Input rows:
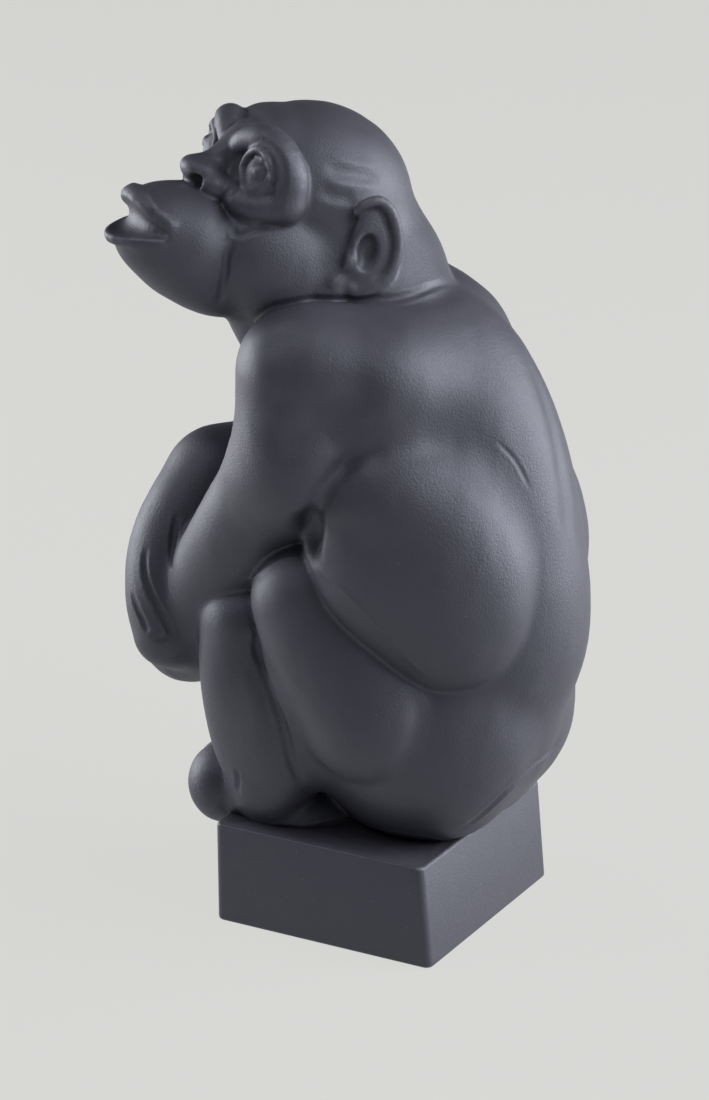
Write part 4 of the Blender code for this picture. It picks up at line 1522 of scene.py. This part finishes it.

* * *

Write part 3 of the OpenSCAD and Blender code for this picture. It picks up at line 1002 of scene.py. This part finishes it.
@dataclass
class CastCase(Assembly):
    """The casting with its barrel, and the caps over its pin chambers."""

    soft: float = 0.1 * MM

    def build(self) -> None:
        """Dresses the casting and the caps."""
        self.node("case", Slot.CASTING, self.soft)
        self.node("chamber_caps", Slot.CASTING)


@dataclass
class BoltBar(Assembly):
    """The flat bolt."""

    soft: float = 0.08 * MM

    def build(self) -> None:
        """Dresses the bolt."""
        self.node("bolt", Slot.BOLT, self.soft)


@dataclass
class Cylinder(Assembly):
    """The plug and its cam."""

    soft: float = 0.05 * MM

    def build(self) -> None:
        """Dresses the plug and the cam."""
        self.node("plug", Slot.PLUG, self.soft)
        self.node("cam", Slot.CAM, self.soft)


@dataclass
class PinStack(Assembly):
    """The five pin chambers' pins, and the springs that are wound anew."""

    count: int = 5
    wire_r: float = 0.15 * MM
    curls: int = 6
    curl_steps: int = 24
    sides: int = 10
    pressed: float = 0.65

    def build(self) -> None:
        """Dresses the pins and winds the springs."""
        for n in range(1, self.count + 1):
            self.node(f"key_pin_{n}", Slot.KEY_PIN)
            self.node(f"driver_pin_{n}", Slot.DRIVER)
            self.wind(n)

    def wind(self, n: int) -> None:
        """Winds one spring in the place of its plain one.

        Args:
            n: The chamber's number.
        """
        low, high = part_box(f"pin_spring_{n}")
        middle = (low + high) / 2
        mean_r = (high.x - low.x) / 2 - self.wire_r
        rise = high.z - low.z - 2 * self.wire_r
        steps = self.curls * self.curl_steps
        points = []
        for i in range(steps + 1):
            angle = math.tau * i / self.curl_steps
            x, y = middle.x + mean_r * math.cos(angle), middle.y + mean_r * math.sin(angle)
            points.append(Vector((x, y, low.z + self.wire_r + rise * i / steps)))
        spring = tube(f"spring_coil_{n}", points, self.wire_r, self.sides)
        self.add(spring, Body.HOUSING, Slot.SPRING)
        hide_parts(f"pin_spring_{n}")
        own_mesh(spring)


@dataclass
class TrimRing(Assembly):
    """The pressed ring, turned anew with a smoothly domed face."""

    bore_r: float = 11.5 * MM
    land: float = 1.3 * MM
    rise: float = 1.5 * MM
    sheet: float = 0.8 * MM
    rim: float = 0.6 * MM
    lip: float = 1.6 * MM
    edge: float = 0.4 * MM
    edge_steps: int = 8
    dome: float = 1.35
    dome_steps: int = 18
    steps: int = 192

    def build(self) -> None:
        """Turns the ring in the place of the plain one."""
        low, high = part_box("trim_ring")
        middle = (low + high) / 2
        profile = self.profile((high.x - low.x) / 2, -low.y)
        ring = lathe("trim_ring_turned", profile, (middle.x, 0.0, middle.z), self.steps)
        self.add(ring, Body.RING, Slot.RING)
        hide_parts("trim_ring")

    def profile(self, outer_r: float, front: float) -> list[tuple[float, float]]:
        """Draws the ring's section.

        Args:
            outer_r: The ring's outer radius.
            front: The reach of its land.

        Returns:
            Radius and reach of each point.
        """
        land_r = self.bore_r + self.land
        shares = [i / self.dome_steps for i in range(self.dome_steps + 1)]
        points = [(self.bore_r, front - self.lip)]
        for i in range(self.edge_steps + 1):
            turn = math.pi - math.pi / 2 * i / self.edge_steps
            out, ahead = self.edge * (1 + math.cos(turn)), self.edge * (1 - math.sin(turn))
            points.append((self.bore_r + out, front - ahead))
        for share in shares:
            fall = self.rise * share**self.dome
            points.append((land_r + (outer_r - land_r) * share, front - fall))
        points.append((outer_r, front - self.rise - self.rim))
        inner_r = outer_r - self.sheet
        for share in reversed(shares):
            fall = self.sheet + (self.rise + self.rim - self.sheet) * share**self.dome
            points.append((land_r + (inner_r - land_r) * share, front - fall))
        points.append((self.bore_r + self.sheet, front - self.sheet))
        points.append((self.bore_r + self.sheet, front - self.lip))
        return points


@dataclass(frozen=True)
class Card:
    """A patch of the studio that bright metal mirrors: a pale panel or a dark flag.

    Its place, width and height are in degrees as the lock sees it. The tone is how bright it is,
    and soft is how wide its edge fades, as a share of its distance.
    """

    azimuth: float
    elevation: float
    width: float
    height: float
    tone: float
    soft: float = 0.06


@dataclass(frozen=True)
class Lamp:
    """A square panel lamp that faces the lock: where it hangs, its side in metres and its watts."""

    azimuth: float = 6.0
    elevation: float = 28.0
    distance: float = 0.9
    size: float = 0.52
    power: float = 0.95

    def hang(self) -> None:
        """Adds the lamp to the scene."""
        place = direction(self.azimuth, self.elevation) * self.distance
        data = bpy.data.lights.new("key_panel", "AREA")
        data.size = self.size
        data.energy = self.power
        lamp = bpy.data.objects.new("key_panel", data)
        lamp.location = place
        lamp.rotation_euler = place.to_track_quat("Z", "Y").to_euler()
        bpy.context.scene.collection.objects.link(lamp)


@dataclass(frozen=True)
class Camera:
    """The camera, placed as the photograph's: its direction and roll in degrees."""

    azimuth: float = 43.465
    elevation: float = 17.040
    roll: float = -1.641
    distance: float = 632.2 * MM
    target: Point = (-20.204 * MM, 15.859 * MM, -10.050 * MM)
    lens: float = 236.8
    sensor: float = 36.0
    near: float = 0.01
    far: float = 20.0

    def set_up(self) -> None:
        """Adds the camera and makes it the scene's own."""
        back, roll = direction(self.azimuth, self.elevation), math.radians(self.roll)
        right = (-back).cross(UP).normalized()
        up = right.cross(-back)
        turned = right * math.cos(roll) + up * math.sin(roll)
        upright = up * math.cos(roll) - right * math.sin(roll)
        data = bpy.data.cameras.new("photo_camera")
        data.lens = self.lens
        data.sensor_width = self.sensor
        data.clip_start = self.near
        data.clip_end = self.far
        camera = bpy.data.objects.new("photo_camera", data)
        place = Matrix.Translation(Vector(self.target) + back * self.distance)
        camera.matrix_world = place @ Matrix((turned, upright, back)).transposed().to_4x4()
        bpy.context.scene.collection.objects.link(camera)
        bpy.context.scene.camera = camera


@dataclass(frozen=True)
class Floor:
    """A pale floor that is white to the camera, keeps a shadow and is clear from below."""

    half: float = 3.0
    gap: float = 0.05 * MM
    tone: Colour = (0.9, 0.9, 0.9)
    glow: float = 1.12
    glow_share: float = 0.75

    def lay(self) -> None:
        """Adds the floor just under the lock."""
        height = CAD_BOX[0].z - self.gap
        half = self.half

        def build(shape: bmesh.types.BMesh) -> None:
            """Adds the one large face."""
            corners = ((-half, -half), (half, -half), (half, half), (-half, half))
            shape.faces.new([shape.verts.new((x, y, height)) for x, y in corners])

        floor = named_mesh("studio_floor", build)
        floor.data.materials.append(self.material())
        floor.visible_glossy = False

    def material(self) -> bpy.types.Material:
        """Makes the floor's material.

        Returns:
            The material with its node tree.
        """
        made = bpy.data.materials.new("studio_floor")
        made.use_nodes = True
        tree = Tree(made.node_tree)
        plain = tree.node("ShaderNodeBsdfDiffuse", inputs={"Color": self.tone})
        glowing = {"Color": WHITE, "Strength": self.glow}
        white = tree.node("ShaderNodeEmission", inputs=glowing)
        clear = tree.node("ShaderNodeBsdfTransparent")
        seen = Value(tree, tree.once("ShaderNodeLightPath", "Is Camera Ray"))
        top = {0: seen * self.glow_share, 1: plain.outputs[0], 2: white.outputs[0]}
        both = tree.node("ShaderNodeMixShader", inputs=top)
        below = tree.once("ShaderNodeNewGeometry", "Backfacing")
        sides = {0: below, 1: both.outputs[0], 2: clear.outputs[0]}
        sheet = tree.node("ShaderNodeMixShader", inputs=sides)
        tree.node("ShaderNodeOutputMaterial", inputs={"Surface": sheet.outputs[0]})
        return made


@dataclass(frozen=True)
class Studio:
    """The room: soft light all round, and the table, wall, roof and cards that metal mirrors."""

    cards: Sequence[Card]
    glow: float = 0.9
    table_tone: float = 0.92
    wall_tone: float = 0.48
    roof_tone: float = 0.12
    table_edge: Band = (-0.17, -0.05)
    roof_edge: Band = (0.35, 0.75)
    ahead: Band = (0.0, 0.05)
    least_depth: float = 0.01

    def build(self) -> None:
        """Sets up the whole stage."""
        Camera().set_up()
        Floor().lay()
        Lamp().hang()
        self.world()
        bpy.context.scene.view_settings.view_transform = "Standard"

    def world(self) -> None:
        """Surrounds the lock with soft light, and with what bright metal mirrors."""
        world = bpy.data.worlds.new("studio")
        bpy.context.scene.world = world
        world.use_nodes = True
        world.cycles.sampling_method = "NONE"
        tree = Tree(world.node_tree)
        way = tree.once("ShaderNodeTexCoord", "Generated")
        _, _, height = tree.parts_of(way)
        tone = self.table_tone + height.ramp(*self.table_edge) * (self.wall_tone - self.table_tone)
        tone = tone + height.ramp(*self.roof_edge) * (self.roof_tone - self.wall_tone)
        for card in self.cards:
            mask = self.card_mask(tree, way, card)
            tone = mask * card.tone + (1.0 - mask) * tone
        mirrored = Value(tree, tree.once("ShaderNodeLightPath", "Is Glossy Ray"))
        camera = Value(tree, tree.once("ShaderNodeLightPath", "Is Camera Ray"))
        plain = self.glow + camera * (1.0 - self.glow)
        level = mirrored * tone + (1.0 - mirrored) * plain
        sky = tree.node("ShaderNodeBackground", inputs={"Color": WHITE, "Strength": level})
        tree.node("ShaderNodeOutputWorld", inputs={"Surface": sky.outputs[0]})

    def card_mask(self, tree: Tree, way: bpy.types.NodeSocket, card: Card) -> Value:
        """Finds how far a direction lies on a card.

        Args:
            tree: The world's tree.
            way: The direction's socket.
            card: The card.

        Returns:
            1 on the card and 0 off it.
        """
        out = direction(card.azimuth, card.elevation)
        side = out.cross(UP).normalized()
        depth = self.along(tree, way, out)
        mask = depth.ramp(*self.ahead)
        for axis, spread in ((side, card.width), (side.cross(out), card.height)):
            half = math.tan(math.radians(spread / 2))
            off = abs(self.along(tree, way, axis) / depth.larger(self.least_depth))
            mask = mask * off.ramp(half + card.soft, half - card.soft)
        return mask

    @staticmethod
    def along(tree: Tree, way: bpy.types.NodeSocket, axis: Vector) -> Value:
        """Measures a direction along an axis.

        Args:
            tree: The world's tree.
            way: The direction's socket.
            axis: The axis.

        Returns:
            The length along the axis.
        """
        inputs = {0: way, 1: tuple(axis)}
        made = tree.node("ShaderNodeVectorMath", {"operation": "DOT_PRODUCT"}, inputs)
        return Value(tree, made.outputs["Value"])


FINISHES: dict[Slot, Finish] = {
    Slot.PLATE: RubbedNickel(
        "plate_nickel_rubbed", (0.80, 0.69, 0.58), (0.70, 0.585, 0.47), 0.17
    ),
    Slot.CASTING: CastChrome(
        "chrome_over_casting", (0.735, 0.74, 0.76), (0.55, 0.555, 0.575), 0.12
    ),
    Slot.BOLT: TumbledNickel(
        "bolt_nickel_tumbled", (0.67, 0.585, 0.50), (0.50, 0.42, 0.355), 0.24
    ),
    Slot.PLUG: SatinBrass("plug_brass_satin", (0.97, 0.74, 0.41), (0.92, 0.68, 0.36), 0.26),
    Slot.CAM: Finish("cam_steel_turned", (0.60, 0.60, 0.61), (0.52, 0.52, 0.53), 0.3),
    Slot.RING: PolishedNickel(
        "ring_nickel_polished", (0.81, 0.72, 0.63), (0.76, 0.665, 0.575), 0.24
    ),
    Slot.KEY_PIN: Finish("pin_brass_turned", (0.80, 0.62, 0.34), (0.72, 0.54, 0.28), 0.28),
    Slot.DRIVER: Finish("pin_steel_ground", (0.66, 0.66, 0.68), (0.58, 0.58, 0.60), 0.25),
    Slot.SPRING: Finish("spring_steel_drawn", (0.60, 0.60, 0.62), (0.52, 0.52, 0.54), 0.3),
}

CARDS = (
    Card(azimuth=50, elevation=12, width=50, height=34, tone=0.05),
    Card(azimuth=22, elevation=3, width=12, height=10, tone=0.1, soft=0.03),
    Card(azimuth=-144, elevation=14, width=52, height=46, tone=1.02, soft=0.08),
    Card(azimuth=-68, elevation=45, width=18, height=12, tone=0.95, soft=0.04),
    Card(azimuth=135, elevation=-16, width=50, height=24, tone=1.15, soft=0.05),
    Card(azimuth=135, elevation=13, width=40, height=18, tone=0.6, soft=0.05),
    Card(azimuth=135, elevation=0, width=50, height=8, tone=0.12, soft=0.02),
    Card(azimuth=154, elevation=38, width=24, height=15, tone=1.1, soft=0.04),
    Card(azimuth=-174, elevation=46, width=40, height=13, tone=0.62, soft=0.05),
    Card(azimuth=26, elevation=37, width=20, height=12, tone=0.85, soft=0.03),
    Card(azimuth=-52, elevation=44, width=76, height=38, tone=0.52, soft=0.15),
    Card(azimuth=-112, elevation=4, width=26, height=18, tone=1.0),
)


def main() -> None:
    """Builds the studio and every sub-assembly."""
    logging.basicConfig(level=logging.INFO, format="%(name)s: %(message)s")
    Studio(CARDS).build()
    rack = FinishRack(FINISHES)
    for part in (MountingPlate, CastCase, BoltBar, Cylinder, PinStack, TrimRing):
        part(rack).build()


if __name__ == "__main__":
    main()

What to do: Print exactly the lines from the line with "Write part 3" to the line with "soft: float = 0.1 * MM", both included, and nothing else.

Reply:
Write part 3 of the OpenSCAD and Blender code for this picture. It picks up at line 1002 of scene.py. This part finishes it.
@dataclass
class CastCase(Assembly):
    """The casting with its barrel, and the caps over its pin chambers."""

    soft: float = 0.1 * MM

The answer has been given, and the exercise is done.